→ **RAW DATA**:
.....
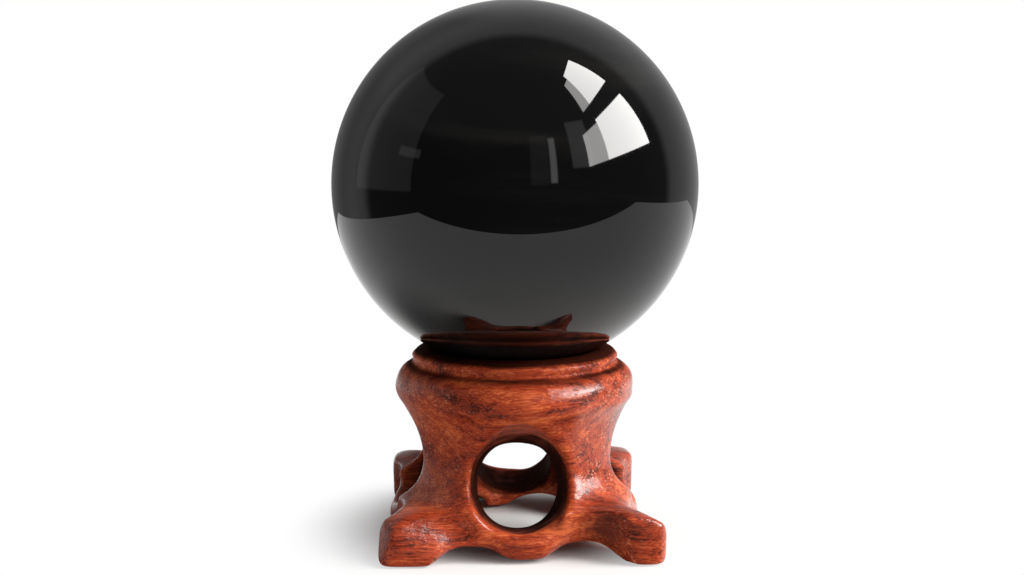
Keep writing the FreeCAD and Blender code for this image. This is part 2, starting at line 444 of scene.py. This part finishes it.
def wood_material():
    """Reddish open-pored hardwood with its grain along X, rubbed with wax."""
    material, n = new_material("rosewood")
    mm = n.millimetres()
    grain = bent_grain(n, mm)

    # growth bands, broken streaks and fibres along the grain, and blotches of the stain
    bands = growth_bands(n, grain)
    streaks = n.noise(n.vector("MULTIPLY", grain, STREAKS), detail=4.0, roughness=0.62)
    fibres = n.noise(n.vector("MULTIPLY", grain, FIBRES), detail=3.0, roughness=0.65)
    stain = n.noise(n.vector("MULTIPLY", mm, STAIN), detail=3.0)
    flecks = n.noise(n.vector("MULTIPLY", mm, FLECKS), detail=3.0, roughness=0.7)
    tone = n.math("ADD", n.math("MULTIPLY", bands, 0.50), n.math("MULTIPLY", streaks, 0.50))
    for source, share in ((stain, 0.50), (fibres, 0.62), (flecks, 0.24)):
        tone = n.math("ADD", tone, n.math("MULTIPLY", n.math("SUBTRACT", source, 0.5), share))
    colour = n.mix(n.ramp(tone, 0.49, 0.70), WOOD_BASE, WOOD_LIGHT)
    colour = n.mix(n.ramp(tone, 0.50, 0.30), colour, WOOD_DARK)

    # pores: long fine vessels along the grain
    vessels = n.ramp(n.cells(n.vector("MULTIPLY", grain, PORES)), 0.25, 0.11)
    pore = n.math("MULTIPLY", vessels, n.ramp(n.noise(n.vector("MULTIPLY", mm, PORE_ZONES)), 0.46, 0.60))
    colour = n.mix(n.math("MULTIPLY", pore, 0.72), colour, WOOD_PORE)

    # pale wax caught in the pores that stay open on the end grain
    facing = n.axes(n.add("ShaderNodeNewGeometry").outputs["Normal"])
    end_grain = n.ramp(n.math("ABSOLUTE", facing["X"]), 0.25, 0.85)
    ends = n.ramp(n.cells(n.vector("MULTIPLY", grain, END_PORES)), 0.42, 0.20)
    sprinkle = n.ramp(n.noise(n.vector("MULTIPLY", mm, WAX_ZONES)), 0.40, 0.62)
    wax = n.math("MULTIPLY", n.math("MULTIPLY", ends, sprinkle), n.math("ADD", 0.18, end_grain))
    colour = n.mix(n.math("MULTIPLY", wax, 0.62, clamp=True), colour, WOOD_WAX)

    # painted shade, near-black where the wood is closed in and round the ball's seat, and the dark knot
    occlusion_shade = n.add("ShaderNodeAttribute", attribute_name="occlusion_shade").outputs["Fac"]
    shaded_and_dull = n.ramp(occlusion_shade, 0.24, 0.52)
    colour = n.mix(n.math("MULTIPLY", shaded_and_dull, 0.93), colour, WOOD_PAINTED_SHADE)
    ragged = n.math("MULTIPLY", n.math("SUBTRACT", flecks, 0.5), 6.0)
    from_knot = n.math("ADD", n.vector("DISTANCE", mm, KNOT), ragged)
    colour = n.mix(n.math("MULTIPLY", n.ramp(from_knot, *KNOT_EDGE), 0.78), colour, WOOD_DARK)

    # relief: open pores, fibres and the scraper's fine ripple
    ripple = n.noise(n.vector("MULTIPLY", mm, RIPPLE))
    height = n.math("MULTIPLY", pore, -0.8)
    height = n.math("ADD", height, n.math("MULTIPLY", fibres, 0.55))
    height = n.math("ADD", height, n.math("MULTIPLY", ripple, 1.1))
    height = n.math("SUBTRACT", height, n.math("MULTIPLY", n.math("MULTIPLY", ends, end_grain), 0.6))

    # roughness, and the wax polish: strongest where the wood is open and faces up or to the right
    rough = n.math("ADD", 0.30, n.math("MULTIPLY", fibres, 0.20))
    rough = n.math("ADD", rough, n.math("MULTIPLY", pore, 0.25))
    # the same painted-shade mask also makes the closed-in wood rougher and less glossy
    rough = n.math("ADD", rough, n.math("MULTIPLY", shaded_and_dull, 0.30))
    rubbed = n.math("MAXIMUM", n.ramp(facing["Z"], -0.05, 0.40), n.ramp(facing["X"], 0.20, 0.60))
    polish = n.math("MULTIPLY", n.ramp(occlusion_shade, 0.27, 0.08), rubbed)
    sheen = n.math("SUBTRACT", 1.0, n.math("MULTIPLY", shaded_and_dull, 0.88))
    coat = n.math("MULTIPLY", sheen, n.math("ADD", 0.05, n.math("MULTIPLY", polish, 0.95)))

    shader = n.add("ShaderNodeBsdfPrincipled")
    n.feed(shader, Base_Color=colour, Roughness=rough, IOR=WAX_IOR, Normal=n.bump(height, 0.75))
    n.feed(shader, Specular_IOR_Level=n.math("MULTIPLY", sheen, 0.08))
    n.feed(shader, Coat_Weight=coat, Coat_Roughness=0.15)
    n.feed(shader, Coat_IOR=WAX_IOR, Coat_Normal=n.bump(height, 0.45))
    n.finish(shader)
    return material


def obsidian_material():
    """Black volcanic glass with faint flow bands and the slight haze of handling."""
    material, n = new_material("obsidian")
    mm = n.millimetres()
    flow = n.noise(n.vector("MULTIPLY", mm, (0.02, 0.03, 0.16)), detail=4.0, distortion=0.6)
    colour = n.mix(n.ramp(flow, 0.45, 0.75), STONE_BLACK, STONE_BAND)
    haze = n.noise(n.vector("MULTIPLY", mm, (0.05, 0.05, 0.05)), detail=3.0)
    rough = n.ramp(haze, 0.35, 0.75, *STONE_ROUGHNESS)
    shader = n.add("ShaderNodeBsdfPrincipled")
    n.feed(shader, Base_Color=colour, Roughness=rough, IOR=STONE_IOR)
    n.finish(shader)
    return material


def polished_ball():
    """The ball's own smooth surface, as large as the CAD ball."""
    low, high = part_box("ball")
    centre = (low + high) / 2
    radius = (high.z - low.z) / 2
    build = bmesh.new()
    bmesh.ops.create_icosphere(build, subdivisions=BALL_DETAIL, radius=radius)
    mesh = bpy.data.meshes.new("polished_ball")
    build.to_mesh(mesh)
    build.free()
    for vertex in mesh.vertices:
        vertex.co += centre
    for polygon in mesh.polygons:
        polygon.use_smooth = True
    piece = bpy.data.objects.new("polished_ball", mesh)
    bpy.context.scene.collection.objects.link(piece)
    return piece


def plane(name, x_range, y_range, material):
    """A flat staged rectangle at floor level."""
    corners = [(x, y, 0) for x, y in (
        (x_range[0], y_range[0]), (x_range[1], y_range[0]),
        (x_range[1], y_range[1]), (x_range[0], y_range[1]),
    )]
    mesh = bpy.data.meshes.new(name)
    mesh.from_pydata(corners, [], [(0, 1, 2, 3)])
    mesh.materials.append(material)
    piece = bpy.data.objects.new(name, mesh)
    bpy.context.scene.collection.objects.link(piece)
    return piece


def floor_material():
    """Plain white, fading to an even white away from the stand, sooner as the camera sees it."""
    material, n = new_material("floor")
    distance = n.vector("LENGTH", n.add("ShaderNodeTexCoord").outputs["Object"])
    watched = n.add("ShaderNodeLightPath").outputs["Is Camera Ray"]
    seen = n.math("MULTIPLY", n.ramp(distance, *SEEN_FADE), watched)
    near = n.add("ShaderNodeBsdfPrincipled")
    n.feed(near, Base_Color=TABLE_WHITE, Roughness=0.7)
    white = n.add("ShaderNodeEmission")
    n.feed(white, Color=(1.0, 1.0, 1.0, 1), Strength=1.0)
    blend = n.add("ShaderNodeMixShader")
    parts = (n.math("MAXIMUM", n.ramp(distance, *LIT_FADE), seen), near.outputs[0], white.outputs[0])
    for socket, value in zip(blend.inputs, parts):
        n.connect(socket, value)
    n.finish(blend)
    return material


def floor():
    """The table, and round it more of the same that the ball doesn't reflect."""
    material = floor_material()
    reach = (-FLOOR_REACH, FLOOR_REACH)
    plane("table", TABLE_X, TABLE_Y, material)
    rest = (
        plane("floor_front", reach, (-FLOOR_REACH, TABLE_Y[0]), material),
        plane("floor_back", reach, (TABLE_Y[1], FLOOR_REACH), material),
        plane("floor_left", (-FLOOR_REACH, TABLE_X[0]), TABLE_Y, material),
        plane("floor_right", (TABLE_X[1], FLOOR_REACH), TABLE_Y, material),
    )
    for piece in rest:
        piece.visible_glossy = False


def pane(name, y_range, z_range, radiance):
    """One window pane on the right-hand wall, as a light."""
    width = y_range[1] - y_range[0]
    height = z_range[1] - z_range[0]
    light = bpy.data.lights.new(name, "AREA")
    light.shape = "RECTANGLE"
    light.size = height
    light.size_y = width
    light.energy = radiance * width * height * math.pi
    light.color = WINDOW_COLOUR
    lamp = bpy.data.objects.new(name, light)
    lamp.location = (WINDOW_X, sum(y_range) / 2, sum(z_range) / 2)
    lamp.rotation_euler = Euler((0, math.pi / 2, 0))
    lamp.visible_camera = False
    bpy.context.scene.collection.objects.link(lamp)


def room():
    """Dim room with a pale back wall and ceiling, white where the camera looks past the table."""
    world = bpy.data.worlds.new("room")
    bpy.context.scene.world = world
    world.use_nodes = True
    n = Nodes(world.node_tree)
    x, y, z = n.axes(n.add("ShaderNodeTexCoord").outputs["Generated"])
    degree = math.degrees(1)
    azimuth = n.math("MULTIPLY", n.math("ARCTAN2", x, n.math("MULTIPLY", y, -1.0)), degree)
    elevation = n.math("MULTIPLY", n.math("ARCSINE", z), degree)

    light = n.ramp(elevation, *CEILING_EDGE, DARK_ROOM, CEILING)
    back = n.ramp(y, *BACK_WALL_EDGE, 0.0, BACK_WALL - DARK_ROOM)
    back_left = n.math("MULTIPLY", n.ramp(y, *SHADE_BACK), n.ramp(x, *SHADE_LEFT))
    kept = n.math("SUBTRACT", 1.0, n.math("MULTIPLY", back_left, SHADE))
    light = n.math("MULTIPLY", n.math("ADD", light, back), kept)
    for turns, heights, radiance in ROOM_PATCHES:
        inside = n.math("MULTIPLY", between(n, azimuth, *turns), between(n, elevation, *heights))
        light = n.math("ADD", light, n.math("MULTIPLY", inside, radiance))

    seen = n.add("ShaderNodeLightPath").outputs["Is Camera Ray"]
    ground = n.add("ShaderNodeBackground")
    n.feed(ground, Color=(1.0, 1.0, 1.0, 1), Strength=n.math("MAXIMUM", light, seen))
    n.finish(ground, "World")


def between(n, value, low, high):
    """1 between two angles in degrees and 0 outside, its edges a little soft."""
    above = n.ramp(value, low - PATCH_SOFTNESS, low + PATCH_SOFTNESS)
    below = n.ramp(value, high + PATCH_SOFTNESS, high - PATCH_SOFTNESS)
    return n.math("MULTIPLY", above, below)


def camera():
    """In front of the stand, at the photograph's height and tilt."""
    data = bpy.data.cameras.new("camera")
    data.lens = LENS
    data.sensor_width = SENSOR
    data.clip_start = 0.01
    eye = bpy.data.objects.new("camera", data)
    eye.location = (
        -CAMERA_DISTANCE * math.sin(CAMERA_TURN),
        -CAMERA_DISTANCE * math.cos(CAMERA_TURN),
        CAMERA_HEIGHT,
    )
    eye.rotation_euler = Euler((math.pi / 2 - CAMERA_TILT, 0, CAMERA_AIM - CAMERA_TURN))
    bpy.context.scene.collection.objects.link(eye)
    bpy.context.scene.camera = eye


def main():
    camera()
    floor()
    room()
    for name, (y_range, z_range, radiance) in PANES.items():
        pane(name, y_range, z_range, radiance)
    bpy.context.scene.view_settings.view_transform = "Standard"

    ball = polished_ball()
    stand = carved_stand(ball.data)
    stand.data.materials.append(wood_material())
    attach(stand, "stand")
    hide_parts("stand")

    ball.data.materials.append(obsidian_material())
    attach(ball, "ball")
    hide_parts("ball")


main()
.....
→ **EXERCISE PROMPT**: Print from the first line through the line that contains "colour = n.mix(n.ramp(tone, 0.50, 0.30), colour, WOOD_DARK)", please, including both, and leave out every line outside that stretch.

→ **ANSWER TO THE EXERCISE**:
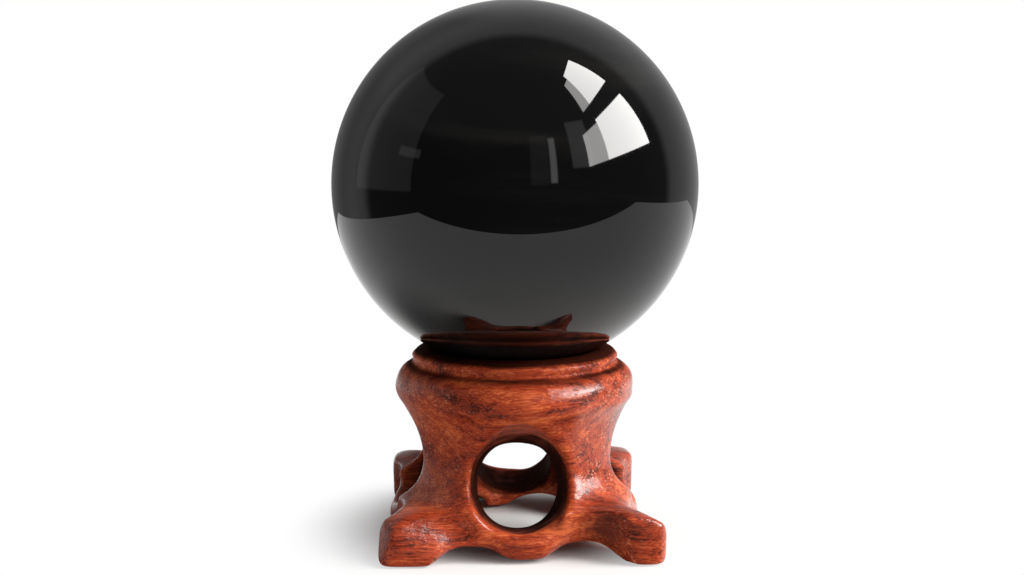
Keep writing the FreeCAD and Blender code for this image. This is part 2, starting at line 444 of scene.py. This part finishes it.
def wood_material():
    """Reddish open-pored hardwood with its grain along X, rubbed with wax."""
    material, n = new_material("rosewood")
    mm = n.millimetres()
    grain = bent_grain(n, mm)

    # growth bands, broken streaks and fibres along the grain, and blotches of the stain
    bands = growth_bands(n, grain)
    streaks = n.noise(n.vector("MULTIPLY", grain, STREAKS), detail=4.0, roughness=0.62)
    fibres = n.noise(n.vector("MULTIPLY", grain, FIBRES), detail=3.0, roughness=0.65)
    stain = n.noise(n.vector("MULTIPLY", mm, STAIN), detail=3.0)
    flecks = n.noise(n.vector("MULTIPLY", mm, FLECKS), detail=3.0, roughness=0.7)
    tone = n.math("ADD", n.math("MULTIPLY", bands, 0.50), n.math("MULTIPLY", streaks, 0.50))
    for source, share in ((stain, 0.50), (fibres, 0.62), (flecks, 0.24)):
        tone = n.math("ADD", tone, n.math("MULTIPLY", n.math("SUBTRACT", source, 0.5), share))
    colour = n.mix(n.ramp(tone, 0.49, 0.70), WOOD_BASE, WOOD_LIGHT)
    colour = n.mix(n.ramp(tone, 0.50, 0.30), colour, WOOD_DARK)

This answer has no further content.